Sprawling cities in the Southern Hemisphere are similar in many ways, even though they may exist within different economic and social frameworks. Many were planned as colonial cities: a grid pattern with a strong central core surrounded by sprawling suburbs, each served by a local activity centre with retail and local services.

Lessons from Melbourne

Image: City of Melbourne

In Melbourne’s case, a city of 5 million, research has shown how the doubling of population could be accommodated on only 7.5% of the existing metropolitan land and by buildings in areas not exceeding 5-8 stories in height. The 7.5% of land is located along transport corridors, around rail stations, in activity centres, and on grey field sites.

The cost savings of greater utilization of existing underutilised infrastructure would be AU $1.1 billion for every 1 million people added to the metro area.

There would be no further need to consume rich agricultural land on the city fringe, or to place communities in areas where there are limited services, remote from employment, requiring families to own multiple cars to access the services they need. These areas place an increasing number of families in social and financial stress due to high mortgage and petrol prices, Griffiths University researched.

Image: City of Melbourne

In contrast, over the last 35 years Melbourne’s well connected central city has concentrated on increasing its density, producing a better balance of uses, and adapting its public realm by converting 80 hectares of asphalt into widened footpaths. This has led to open space and trees along streets. It promotes walking, cycling and public transport.

Melbourne has become one of the world’s most liveable cities, where current inner city rental prices are among the lowest in the country. This, combined with reduced commuting times and the redundancy of a car, make the central city one of the most affordable inner cities in Australia.

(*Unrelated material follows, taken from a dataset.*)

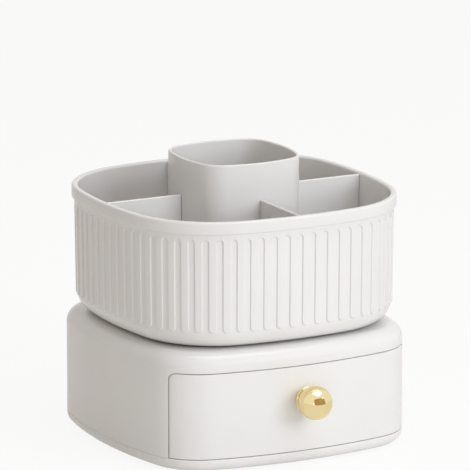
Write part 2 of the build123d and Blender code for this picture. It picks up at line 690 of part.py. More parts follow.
def channel_ribs():
    """Two low ribs on the floor along each divider, which hold its foot."""
    start, end_low, end_high = divider_span()
    inner = DIVIDER_THICKNESS / 2 + CHANNEL_GAP
    foot_end = end_low - TRAY_BOTTOM_RADIUS
    low = TRAY_FLOOR_TOP - TRAY_FLOOR / 2
    high = TRAY_FLOOR_TOP + CHANNEL_HEIGHT
    ribs = []
    for turn in (0, 90, 180, 270):
        for side in (-1, 1):
            y0, y1 = sorted((side * inner, side * (inner + CHANNEL_RIB)))
            ribs.append(Rot(0, 0, turn) * slab(start, foot_end, y0, y1, low, high))
    return ribs


def divider(turn):
    """A flat plate between the cup and the wall, with its lower outer corner round like the tray's."""
    start, end_low, end_high = divider_span()
    low = TRAY_FLOOR_TOP
    high = RIM_TOP - DIVIDER_DROP
    radius = TRAY_BOTTOM_RADIUS - TRAY_FLOOR
    outline = [
        Line((start, low), (end_low - radius, low)),
        CenterArc((end_low - radius, low + radius), radius, -90, 90),
        Line((end_low, low + radius), (end_high, high)),
        Line((end_high, high), (start, high)),
        Line((start, high), (start, low)),
    ]
    face = make_face([edge for line in outline for edge in line.edges()])
    plate = Rot(90, 0, 0) * extrude(face, DIVIDER_THICKNESS / 2, both=True)
    top = [e for e in edges_at(plate, high) if e.length > 4 * DIVIDER_THICKNESS]
    plate = fillet(top, DIVIDER_EDGE_RADIUS)
    return Rot(0, 0, turn) * plate


def brush_cup():
    cup = CUP.block(TRAY_FLOOR_TOP, CUP_TOP)
    floor_top = CUP_FLOOR_BOTTOM + CUP_FLOOR
    hollow = CUP.block(floor_top, CUP_TOP + THROUGH_CUT, CUP_WALL)
    cup -= fillet(edges_at(hollow, floor_top), CUP_FLOOR_RADIUS)
    cup -= CUP.block(TRAY_FLOOR_TOP - THROUGH_CUT, CUP_FLOOR_BOTTOM, CUP_WALL)
    cup = fillet(edges_at(cup, CUP_TOP), CUP_LIP_RADIUS)
    for place in corner_places(CUP_BOSS_OFFSET, CUP_BOSS_OFFSET):
        cup += disc(CUP_BOSS_RADIUS, TRAY_FLOOR_TOP, CUP_FLOOR_BOTTOM + CUP_FLOOR / 2, place)
        cup -= disc(SCREW_RADIUS + SCREW_FIT, TRAY_FLOOR_TOP - THROUGH_CUT, CUP_FLOOR_BOTTOM, place)
    return cup


def cup_screws():
    places = corner_places(CUP_BOSS_OFFSET, CUP_BOSS_OFFSET)
    return group(Pos(x, y, TRAY_BOTTOM) * case_screw(CUP_SCREW_LENGTH) for x, y in places)


# ---------------------------------------------------------------- all the pieces
PIECES = {
    "rubber_feet": rubber_feet,
    "base_bottom_pan": base_bottom_pan,
    "base_housing": base_housing,
    "case_screws": case_screws,
    "drawer_rail_left": lambda: drawer_rail(-1),
    "drawer_rail_right": lambda: drawer_rail(1),
    "rail_screws": rail_screws,
    "drawer_box": drawer_box,
    "drawer_front": drawer_front,
    "drawer_front_screws": drawer_front_screws,
    "drawer_knob": drawer_knob,
    "knob_collar": knob_collar,
    "knob_screw": knob_screw,
    "knob_washer": knob_washer,
    "lower_race": lower_race,
    "lower_race_screws": lower_race_screws,
    "bearing_balls": bearing_balls,
    "ball_cage": ball_cage,
    "upper_race": upper_race,
    "upper_race_screws": upper_race_screws,
    "pivot_bolt": pivot_bolt,
    "pivot_washer": pivot_washer,
    "nut_washer": nut_washer,
    "pivot_nut": pivot_nut,
    "tray_shell": tray_shell,
    "brush_cup": brush_cup,
    "cup_screws": cup_screws,
    "divider_right": lambda: divider(0),
    "divider_back": lambda: divider(90),
    "divider_left": lambda: divider(180),
    "divider_front": lambda: divider(270),
}

os.makedirs("parts", exist_ok=True)
for name, make in PIECES.items():
    export_step(make(), f"parts/{name}.step")
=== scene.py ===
import json
from math import asin, atan2, ceil, cos, hypot, pi, radians, sin, sqrt

import bmesh
import bpy
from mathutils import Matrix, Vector

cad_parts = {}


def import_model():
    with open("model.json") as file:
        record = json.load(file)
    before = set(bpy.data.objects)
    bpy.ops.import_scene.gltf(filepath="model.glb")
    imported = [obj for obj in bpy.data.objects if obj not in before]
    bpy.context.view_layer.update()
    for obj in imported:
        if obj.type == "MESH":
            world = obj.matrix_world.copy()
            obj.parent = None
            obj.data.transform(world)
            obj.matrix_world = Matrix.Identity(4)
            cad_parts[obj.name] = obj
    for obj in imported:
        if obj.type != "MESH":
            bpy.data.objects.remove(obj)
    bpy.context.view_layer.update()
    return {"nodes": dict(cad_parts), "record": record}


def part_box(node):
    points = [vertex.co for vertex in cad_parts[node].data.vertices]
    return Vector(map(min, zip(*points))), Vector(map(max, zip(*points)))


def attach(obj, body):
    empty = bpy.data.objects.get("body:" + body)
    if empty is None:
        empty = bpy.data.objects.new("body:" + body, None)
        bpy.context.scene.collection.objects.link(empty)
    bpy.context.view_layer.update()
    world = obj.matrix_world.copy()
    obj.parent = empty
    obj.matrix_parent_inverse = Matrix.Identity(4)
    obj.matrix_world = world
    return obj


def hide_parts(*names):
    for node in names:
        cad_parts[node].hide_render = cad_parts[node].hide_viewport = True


# The looks of a make-up organizer: a base with one curved drawer, under a fluted tray that turns.
# Outlines and profiles are worked out in millimetres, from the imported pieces' boxes.

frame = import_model()
MM = 0.001


# ------------------------------------------------------------ sizes, read from the frame
def low(node, axis):
    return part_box(node)[0][axis] / MM


def high(node, axis):
    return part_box(node)[1][axis] / MM


X, Y, Z = 0, 1, 2
PAN_BOTTOM = low("base_bottom_pan", Z)
PAN_TOP = high("base_bottom_pan", Z)
BASE_TOP = high("base_housing", Z)
TRAY_BOTTOM = low("tray_shell", Z)
RIM_TOP = high("tray_shell", Z)
CUP_BOTTOM = low("brush_cup", Z)
CUP_TOP = high("brush_cup", Z)
FRONT_BOTTOM = low("drawer_front", Z)
FRONT_TOP = high("drawer_front", Z)
FRONT_HALF = high("drawer_front", X)
RACE_SEAT = low("lower_race", Z)
KNOB_HEIGHT = (low("drawer_knob", Z) + high("drawer_knob", Z)) / 2
KNOB_RADIUS = (high("drawer_knob", Z) - low("drawer_knob", Z)) / 2
KNOB_CENTRE_Y = low("drawer_knob", Y) + KNOB_RADIUS
KNOB_BACK_Y = high("drawer_knob", Y)
COLLAR_BACK_Y = high("knob_collar", Y)
BASE_WIDTH = high("base_bottom_pan", X) - low("base_bottom_pan", X)
TRAY_WIDTH = high("tray_shell", X) - low("tray_shell", X)
CUP_WIDTH = high("brush_cup", X) - low("brush_cup", X)

# ------------------------------------------------------------ sizes of the base and drawer
BASE_SIDE_RADIUS = 322.0
BASE_CORNER_RADIUS = 41.0
WALL = 2.5
SHOULDER_RADIUS = 10.7
SHOULDER_START = BASE_TOP - SHOULDER_RADIUS
PAN_EDGE_RADIUS = 8.0
SEAM_ROUND = 0.45
PANEL_GAP = 0.5
OPENING_HALF = FRONT_HALF + PANEL_GAP
OPENING_TOP = FRONT_TOP + PANEL_GAP
OPENING_CORNER = 4.3
FRONT_THICKNESS = 3.0
RECESS_RADIUS = 66.0
HUB_RADIUS = 11.0
HUB_RISE = 2.0
BOLT_HOLE = 3.1
BOSS_X = 96.8
BOSS_Y = 38.0
BOSS_RADIUS = 3.9
BOSS_RISE = 2.0
STOP_X = (78.0, 86.0)
STOP_Y = (-80.0, -77.5)
STOP_DROP = 4.8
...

An essential transition for net-zero cities

The switch from sprawling cities to compact cities is dependent on national leadership. It is not difficult, but much rather essential, if our cities shall become sustainable, socially cohesive and economically successful.

The task, as illustrated above, does not require changes to the whole metropolitan area but to approximately 7.5% of our cities – areas close to public transit corridors and around existing activity centres.

The remaining 92.5% would see incremental changes such as rooftop solar, localized batteries, water catchment and urban forests. Melbourne is doing all of this already.

These combined with increased cycling, walking and the new trackless trams developed in China are seeing the cost of sustainable infrastructure reduce and become more accessible and resilient. Our suburbs could become extended green wedges retaining many of the essential characteristics for which they are valued.

Central Melbourne has shown the way and spent the last 30 years on this transition. If the next 30 years were spent transitioning our metro area and other cities followed suit, the journey to net zero would become more achievable. As a byproduct, our cities would become more liveable.

Alongside the commitments given by leaders at COP26 to save our forest, there needs to be a commitment by leaders to aid and empower cities to grow – according to the known ingredients of net-zero and liveable cities.